- [Work required]: Reproduce all of the data exactly, with no line skipped.

- [Record list]:
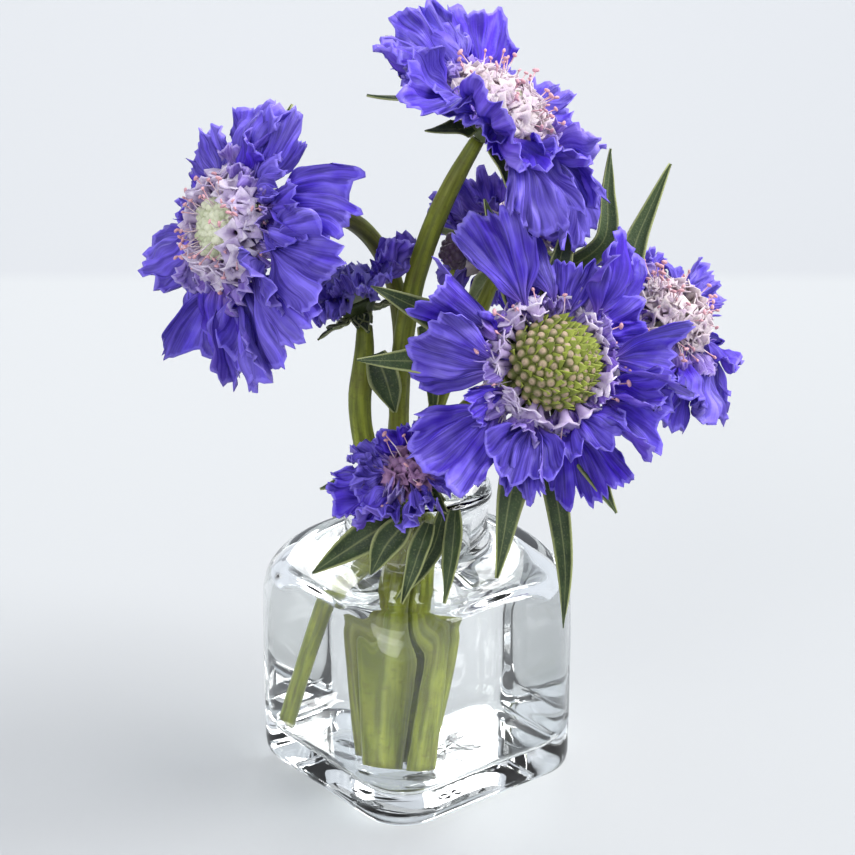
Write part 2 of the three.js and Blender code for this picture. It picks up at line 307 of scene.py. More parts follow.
@dataclass
class HeadSite:
    """Where one flower head sits, measured on its button and receptacle."""

    name: str
    centre: Vector = field(default_factory=Vector)
    x: Vector = field(default_factory=Vector)
    y: Vector = field(default_factory=Vector)
    z: Vector = field(default_factory=Vector)
    radius: float = 0.0
    dome: float = 0.0
    foot: float = 0.0

    def __post_init__(self) -> None:
        """Measure the head."""
        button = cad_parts[f"button_{self.name}"].data
        areas: dict[tuple, float] = {}
        for face in button.polygons:
            key = tuple(round(c, 2) for c in face.normal)
            areas[key] = areas.get(key, 0) + face.area
        self.z = -Vector(max(areas, key=areas.get)).normalized()
        points = node_points(f"button_{self.name}")
        low = min(p.dot(self.z) for p in points)
        base = [p for p in points if p.dot(self.z) - low < BASE_SLACK]
        rim = max(base, key=lambda p: (p - mean(base)).length)
        ring = [p for p in base if (p - mean(base)).length > 0.6 * (rim - mean(base)).length]
        self.centre = mean(ring)
        self.radius = (ring[0] - self.centre).length
        self.dome = max(p.dot(self.z) for p in points) - low
        cup = [p for p in node_points(f"receptacle_{self.name}") if self.spread(p) < CUP_REACH]
        self.foot = min((p - self.centre).dot(self.z) for p in cup)
        self.x = Vector((-self.z.y, self.z.x, 0)).normalized()
        self.y = self.z.cross(self.x)

    def spread(self, point: Vector) -> float:
        """How far a point is from the head's axis."""
        arm = point - self.centre
        return (arm - self.z * arm.dot(self.z)).length

    def angle(self, point: Vector) -> float:
        """The direction of a point round the head's axis."""
        arm = point - self.centre
        return math.atan2(arm.dot(self.y), arm.dot(self.x))

    def matrix(self) -> Matrix:
        """From the head's own frame, origin at the button's foot, to the row's."""
        turn = Matrix((self.x, self.y, self.z)).transposed().to_4x4()
        return Matrix.Translation(self.centre) @ turn

    def tips(self, node: str, beyond: float) -> list[tuple[float, float, float]]:
        """Directions, lengths and heights of what sticks out of a solid.

        Args:
            node: the solid's name.
            beyond: how far from the axis a point must be.

        Returns:
            One (angle, length, height) for each prong.
        """
        far = sorted((self.angle(p), self.spread(p), (p - self.centre).dot(self.z))
                     for p in node_points(node) if self.spread(p) > beyond)
        groups: list[list[tuple[float, float, float]]] = []
        for entry in far:
            if groups and entry[0] - groups[-1][-1][0] < PRONG_GAP:
                groups[-1].append(entry)
            else:
                groups.append([entry])
        return [max(group, key=lambda e: e[1]) for group in groups]


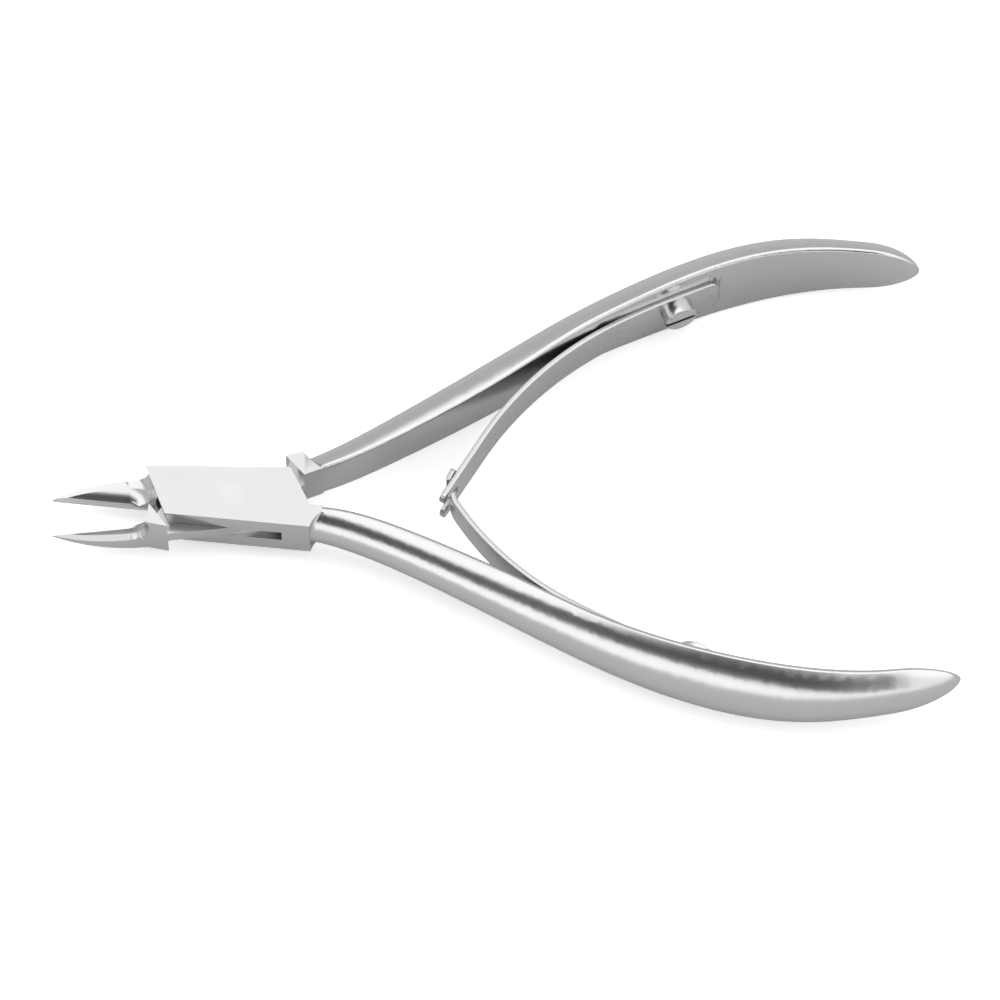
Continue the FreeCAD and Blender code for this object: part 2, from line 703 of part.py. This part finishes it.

- [Written reply]:
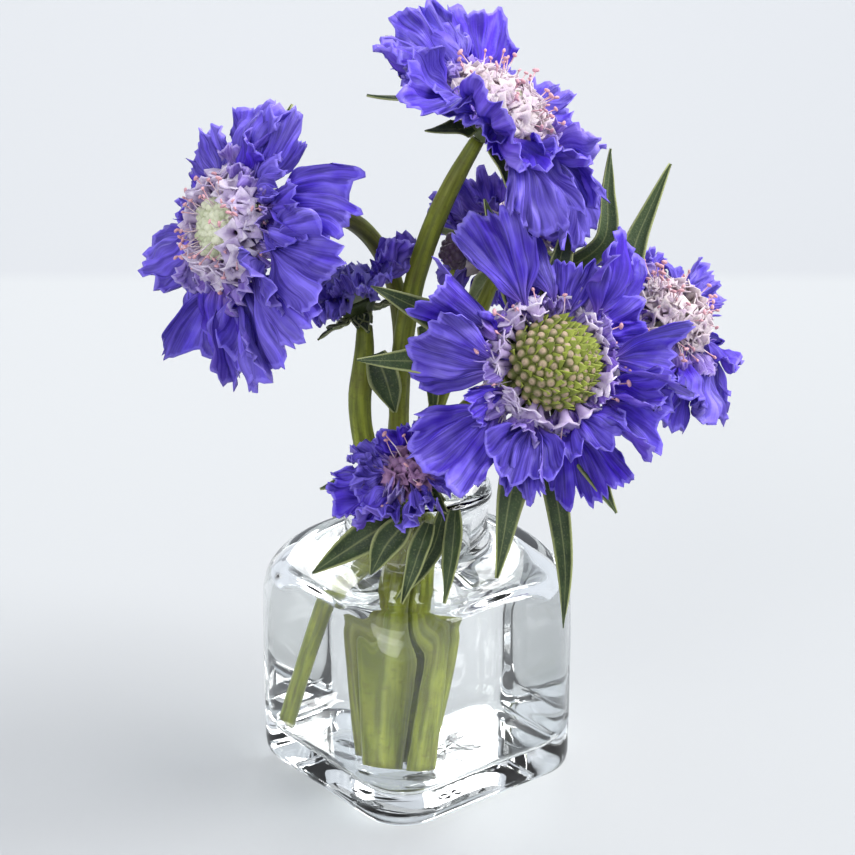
Write part 2 of the three.js and Blender code for this picture. It picks up at line 307 of scene.py. More parts follow.
@dataclass
class HeadSite:
    """Where one flower head sits, measured on its button and receptacle."""

    name: str
    centre: Vector = field(default_factory=Vector)
    x: Vector = field(default_factory=Vector)
    y: Vector = field(default_factory=Vector)
    z: Vector = field(default_factory=Vector)
    radius: float = 0.0
    dome: float = 0.0
    foot: float = 0.0

    def __post_init__(self) -> None:
        """Measure the head."""
        button = cad_parts[f"button_{self.name}"].data
        areas: dict[tuple, float] = {}
        for face in button.polygons:
            key = tuple(round(c, 2) for c in face.normal)
            areas[key] = areas.get(key, 0) + face.area
        self.z = -Vector(max(areas, key=areas.get)).normalized()
        points = node_points(f"button_{self.name}")
        low = min(p.dot(self.z) for p in points)
        base = [p for p in points if p.dot(self.z) - low < BASE_SLACK]
        rim = max(base, key=lambda p: (p - mean(base)).length)
        ring = [p for p in base if (p - mean(base)).length > 0.6 * (rim - mean(base)).length]
        self.centre = mean(ring)
        self.radius = (ring[0] - self.centre).length
        self.dome = max(p.dot(self.z) for p in points) - low
        cup = [p for p in node_points(f"receptacle_{self.name}") if self.spread(p) < CUP_REACH]
        self.foot = min((p - self.centre).dot(self.z) for p in cup)
        self.x = Vector((-self.z.y, self.z.x, 0)).normalized()
        self.y = self.z.cross(self.x)

    def spread(self, point: Vector) -> float:
        """How far a point is from the head's axis."""
        arm = point - self.centre
        return (arm - self.z * arm.dot(self.z)).length

    def angle(self, point: Vector) -> float:
        """The direction of a point round the head's axis."""
        arm = point - self.centre
        return math.atan2(arm.dot(self.y), arm.dot(self.x))

    def matrix(self) -> Matrix:
        """From the head's own frame, origin at the button's foot, to the row's."""
        turn = Matrix((self.x, self.y, self.z)).transposed().to_4x4()
        return Matrix.Translation(self.centre) @ turn

    def tips(self, node: str, beyond: float) -> list[tuple[float, float, float]]:
        """Directions, lengths and heights of what sticks out of a solid.

        Args:
            node: the solid's name.
            beyond: how far from the axis a point must be.

        Returns:
            One (angle, length, height) for each prong.
        """
        far = sorted((self.angle(p), self.spread(p), (p - self.centre).dot(self.z))
                     for p in node_points(node) if self.spread(p) > beyond)
        groups: list[list[tuple[float, float, float]]] = []
        for entry in far:
            if groups and entry[0] - groups[-1][-1][0] < PRONG_GAP:
                groups[-1].append(entry)
            else:
                groups.append([entry])
        return [max(group, key=lambda e: e[1]) for group in groups]


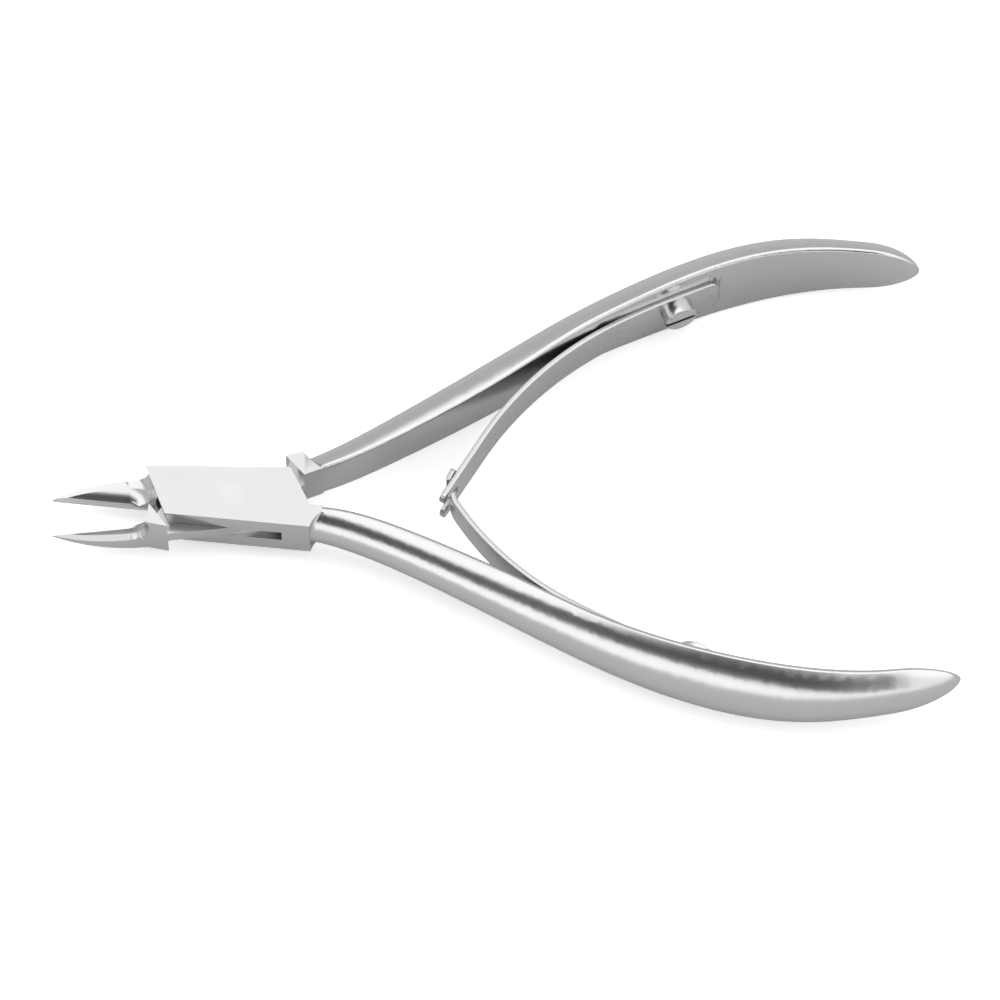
Continue the FreeCAD and Blender code for this object: part 2, from line 703 of part.py. This part finishes it.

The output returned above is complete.